## Requirement
Take all the material and copy it exactly.

** Begin Record set **

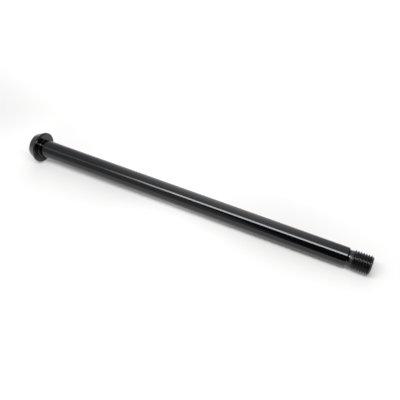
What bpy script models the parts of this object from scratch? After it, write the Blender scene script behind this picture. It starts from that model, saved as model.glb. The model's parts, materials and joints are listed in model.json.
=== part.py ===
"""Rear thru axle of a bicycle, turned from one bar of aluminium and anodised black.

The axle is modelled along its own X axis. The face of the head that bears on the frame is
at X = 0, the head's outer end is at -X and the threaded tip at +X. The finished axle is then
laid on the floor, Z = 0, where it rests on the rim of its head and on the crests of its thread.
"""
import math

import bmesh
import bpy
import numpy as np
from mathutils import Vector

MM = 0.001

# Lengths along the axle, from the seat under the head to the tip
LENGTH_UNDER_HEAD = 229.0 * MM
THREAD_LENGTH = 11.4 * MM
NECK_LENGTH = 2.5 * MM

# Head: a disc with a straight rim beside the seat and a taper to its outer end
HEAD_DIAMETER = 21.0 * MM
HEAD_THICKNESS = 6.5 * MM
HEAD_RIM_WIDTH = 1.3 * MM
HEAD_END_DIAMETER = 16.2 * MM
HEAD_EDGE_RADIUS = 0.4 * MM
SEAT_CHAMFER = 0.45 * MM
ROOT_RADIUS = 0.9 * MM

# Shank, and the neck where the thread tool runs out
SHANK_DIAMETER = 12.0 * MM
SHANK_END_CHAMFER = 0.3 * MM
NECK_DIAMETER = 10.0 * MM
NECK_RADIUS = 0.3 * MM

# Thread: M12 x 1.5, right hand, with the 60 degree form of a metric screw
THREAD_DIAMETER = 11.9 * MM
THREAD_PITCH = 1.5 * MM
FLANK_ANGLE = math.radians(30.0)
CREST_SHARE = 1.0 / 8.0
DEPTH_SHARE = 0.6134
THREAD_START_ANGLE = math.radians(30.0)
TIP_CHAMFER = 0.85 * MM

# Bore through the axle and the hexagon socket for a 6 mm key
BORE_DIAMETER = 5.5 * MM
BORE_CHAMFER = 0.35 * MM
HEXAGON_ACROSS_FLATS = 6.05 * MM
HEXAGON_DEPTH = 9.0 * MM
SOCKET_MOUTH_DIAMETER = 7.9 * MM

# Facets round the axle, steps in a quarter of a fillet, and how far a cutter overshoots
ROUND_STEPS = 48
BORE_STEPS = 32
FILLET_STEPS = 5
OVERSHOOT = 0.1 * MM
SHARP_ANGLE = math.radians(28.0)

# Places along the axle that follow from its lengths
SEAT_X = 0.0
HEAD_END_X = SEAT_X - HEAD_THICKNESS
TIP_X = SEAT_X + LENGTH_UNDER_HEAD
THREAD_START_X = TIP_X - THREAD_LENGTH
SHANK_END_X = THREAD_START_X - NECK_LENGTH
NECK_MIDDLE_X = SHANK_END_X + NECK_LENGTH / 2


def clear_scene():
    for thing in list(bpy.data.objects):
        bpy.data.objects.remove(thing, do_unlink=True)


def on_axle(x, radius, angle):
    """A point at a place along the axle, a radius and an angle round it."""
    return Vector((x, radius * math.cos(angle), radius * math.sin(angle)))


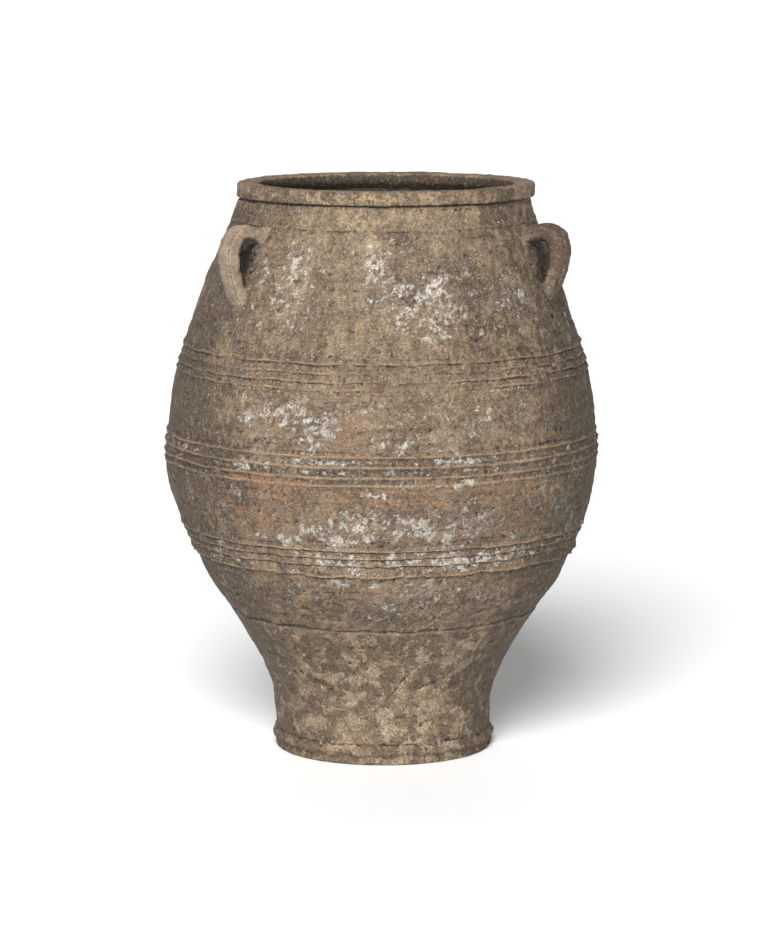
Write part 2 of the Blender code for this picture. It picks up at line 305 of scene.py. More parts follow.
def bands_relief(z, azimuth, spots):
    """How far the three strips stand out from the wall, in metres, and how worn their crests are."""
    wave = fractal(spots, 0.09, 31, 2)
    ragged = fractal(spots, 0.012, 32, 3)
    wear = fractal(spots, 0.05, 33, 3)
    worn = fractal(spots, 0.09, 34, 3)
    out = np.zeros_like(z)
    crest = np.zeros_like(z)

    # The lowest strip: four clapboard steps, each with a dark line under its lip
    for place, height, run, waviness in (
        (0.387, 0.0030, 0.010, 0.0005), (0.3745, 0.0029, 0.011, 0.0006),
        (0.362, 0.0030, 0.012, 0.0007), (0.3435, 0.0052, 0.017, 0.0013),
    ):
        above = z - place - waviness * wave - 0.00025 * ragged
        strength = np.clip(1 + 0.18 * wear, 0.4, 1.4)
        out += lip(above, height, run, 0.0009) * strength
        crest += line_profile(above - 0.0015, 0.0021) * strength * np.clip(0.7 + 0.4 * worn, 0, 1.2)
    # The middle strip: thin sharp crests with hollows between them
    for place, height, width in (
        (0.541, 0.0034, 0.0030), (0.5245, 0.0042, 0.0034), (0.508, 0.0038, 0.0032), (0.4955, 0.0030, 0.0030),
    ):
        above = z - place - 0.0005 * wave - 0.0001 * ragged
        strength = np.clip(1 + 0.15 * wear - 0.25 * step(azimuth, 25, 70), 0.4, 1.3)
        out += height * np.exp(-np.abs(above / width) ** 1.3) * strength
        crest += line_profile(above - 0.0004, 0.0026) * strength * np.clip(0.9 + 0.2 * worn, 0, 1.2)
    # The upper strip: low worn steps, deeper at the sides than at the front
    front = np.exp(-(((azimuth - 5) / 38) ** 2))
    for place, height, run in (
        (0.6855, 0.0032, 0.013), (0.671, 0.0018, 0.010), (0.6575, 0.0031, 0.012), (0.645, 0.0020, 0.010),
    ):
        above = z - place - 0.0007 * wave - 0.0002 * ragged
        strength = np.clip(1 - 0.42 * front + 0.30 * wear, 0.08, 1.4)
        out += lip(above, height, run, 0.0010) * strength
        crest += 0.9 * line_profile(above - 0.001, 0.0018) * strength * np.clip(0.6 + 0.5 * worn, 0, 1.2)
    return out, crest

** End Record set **

## Completed task
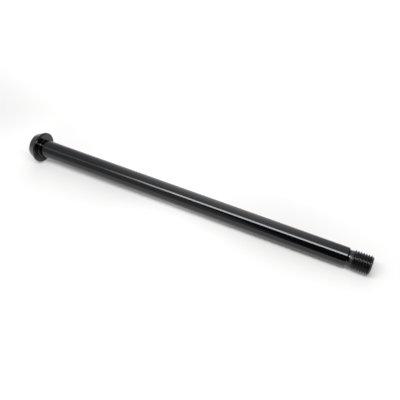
What bpy script models the parts of this object from scratch? After it, write the Blender scene script behind this picture. It starts from that model, saved as model.glb. The model's parts, materials and joints are listed in model.json.
=== part.py ===
"""Rear thru axle of a bicycle, turned from one bar of aluminium and anodised black.

The axle is modelled along its own X axis. The face of the head that bears on the frame is
at X = 0, the head's outer end is at -X and the threaded tip at +X. The finished axle is then
laid on the floor, Z = 0, where it rests on the rim of its head and on the crests of its thread.
"""
import math

import bmesh
import bpy
import numpy as np
from mathutils import Vector

MM = 0.001

# Lengths along the axle, from the seat under the head to the tip
LENGTH_UNDER_HEAD = 229.0 * MM
THREAD_LENGTH = 11.4 * MM
NECK_LENGTH = 2.5 * MM

# Head: a disc with a straight rim beside the seat and a taper to its outer end
HEAD_DIAMETER = 21.0 * MM
HEAD_THICKNESS = 6.5 * MM
HEAD_RIM_WIDTH = 1.3 * MM
HEAD_END_DIAMETER = 16.2 * MM
HEAD_EDGE_RADIUS = 0.4 * MM
SEAT_CHAMFER = 0.45 * MM
ROOT_RADIUS = 0.9 * MM

# Shank, and the neck where the thread tool runs out
SHANK_DIAMETER = 12.0 * MM
SHANK_END_CHAMFER = 0.3 * MM
NECK_DIAMETER = 10.0 * MM
NECK_RADIUS = 0.3 * MM

# Thread: M12 x 1.5, right hand, with the 60 degree form of a metric screw
THREAD_DIAMETER = 11.9 * MM
THREAD_PITCH = 1.5 * MM
FLANK_ANGLE = math.radians(30.0)
CREST_SHARE = 1.0 / 8.0
DEPTH_SHARE = 0.6134
THREAD_START_ANGLE = math.radians(30.0)
TIP_CHAMFER = 0.85 * MM

# Bore through the axle and the hexagon socket for a 6 mm key
BORE_DIAMETER = 5.5 * MM
BORE_CHAMFER = 0.35 * MM
HEXAGON_ACROSS_FLATS = 6.05 * MM
HEXAGON_DEPTH = 9.0 * MM
SOCKET_MOUTH_DIAMETER = 7.9 * MM

# Facets round the axle, steps in a quarter of a fillet, and how far a cutter overshoots
ROUND_STEPS = 48
BORE_STEPS = 32
FILLET_STEPS = 5
OVERSHOOT = 0.1 * MM
SHARP_ANGLE = math.radians(28.0)

# Places along the axle that follow from its lengths
SEAT_X = 0.0
HEAD_END_X = SEAT_X - HEAD_THICKNESS
TIP_X = SEAT_X + LENGTH_UNDER_HEAD
THREAD_START_X = TIP_X - THREAD_LENGTH
SHANK_END_X = THREAD_START_X - NECK_LENGTH
NECK_MIDDLE_X = SHANK_END_X + NECK_LENGTH / 2


def clear_scene():
    for thing in list(bpy.data.objects):
        bpy.data.objects.remove(thing, do_unlink=True)


def on_axle(x, radius, angle):
    """A point at a place along the axle, a radius and an angle round it."""
    return Vector((x, radius * math.cos(angle), radius * math.sin(angle)))


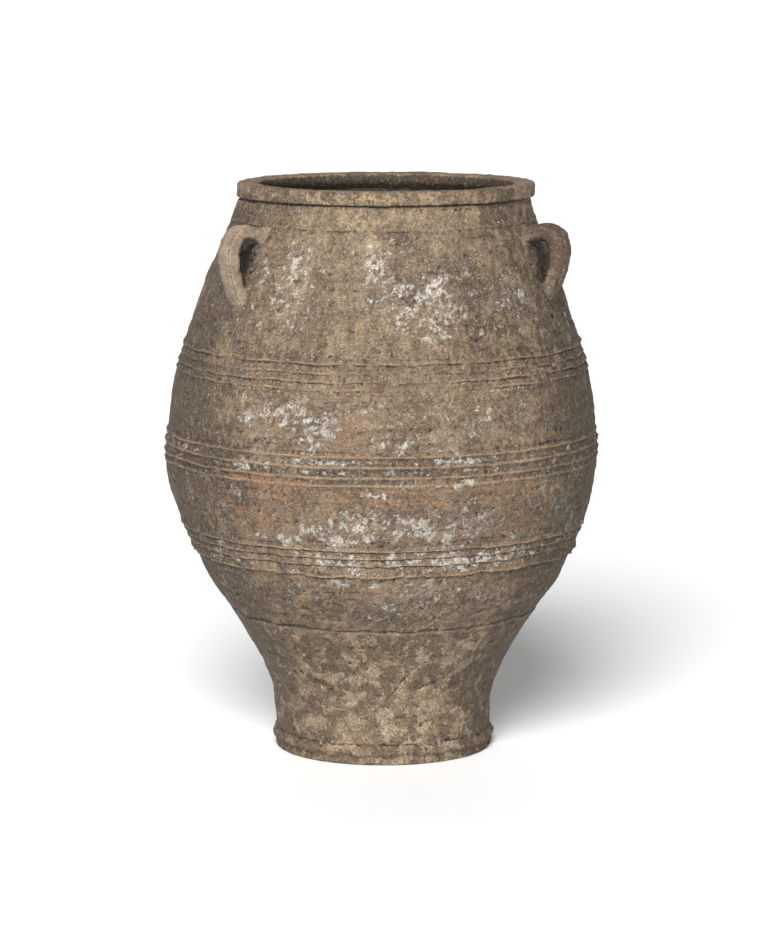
Write part 2 of the Blender code for this picture. It picks up at line 305 of scene.py. More parts follow.
def bands_relief(z, azimuth, spots):
    """How far the three strips stand out from the wall, in metres, and how worn their crests are."""
    wave = fractal(spots, 0.09, 31, 2)
    ragged = fractal(spots, 0.012, 32, 3)
    wear = fractal(spots, 0.05, 33, 3)
    worn = fractal(spots, 0.09, 34, 3)
    out = np.zeros_like(z)
    crest = np.zeros_like(z)

    # The lowest strip: four clapboard steps, each with a dark line under its lip
    for place, height, run, waviness in (
        (0.387, 0.0030, 0.010, 0.0005), (0.3745, 0.0029, 0.011, 0.0006),
        (0.362, 0.0030, 0.012, 0.0007), (0.3435, 0.0052, 0.017, 0.0013),
    ):
        above = z - place - waviness * wave - 0.00025 * ragged
        strength = np.clip(1 + 0.18 * wear, 0.4, 1.4)
        out += lip(above, height, run, 0.0009) * strength
        crest += line_profile(above - 0.0015, 0.0021) * strength * np.clip(0.7 + 0.4 * worn, 0, 1.2)
    # The middle strip: thin sharp crests with hollows between them
    for place, height, width in (
        (0.541, 0.0034, 0.0030), (0.5245, 0.0042, 0.0034), (0.508, 0.0038, 0.0032), (0.4955, 0.0030, 0.0030),
    ):
        above = z - place - 0.0005 * wave - 0.0001 * ragged
        strength = np.clip(1 + 0.15 * wear - 0.25 * step(azimuth, 25, 70), 0.4, 1.3)
        out += height * np.exp(-np.abs(above / width) ** 1.3) * strength
        crest += line_profile(above - 0.0004, 0.0026) * strength * np.clip(0.9 + 0.2 * worn, 0, 1.2)
    # The upper strip: low worn steps, deeper at the sides than at the front
    front = np.exp(-(((azimuth - 5) / 38) ** 2))
    for place, height, run in (
        (0.6855, 0.0032, 0.013), (0.671, 0.0018, 0.010), (0.6575, 0.0031, 0.012), (0.645, 0.0020, 0.010),
    ):
        above = z - place - 0.0007 * wave - 0.0002 * ragged
        strength = np.clip(1 - 0.42 * front + 0.30 * wear, 0.08, 1.4)
        out += lip(above, height, run, 0.0010) * strength
        crest += 0.9 * line_profile(above - 0.001, 0.0018) * strength * np.clip(0.6 + 0.5 * worn, 0, 1.2)
    return out, crest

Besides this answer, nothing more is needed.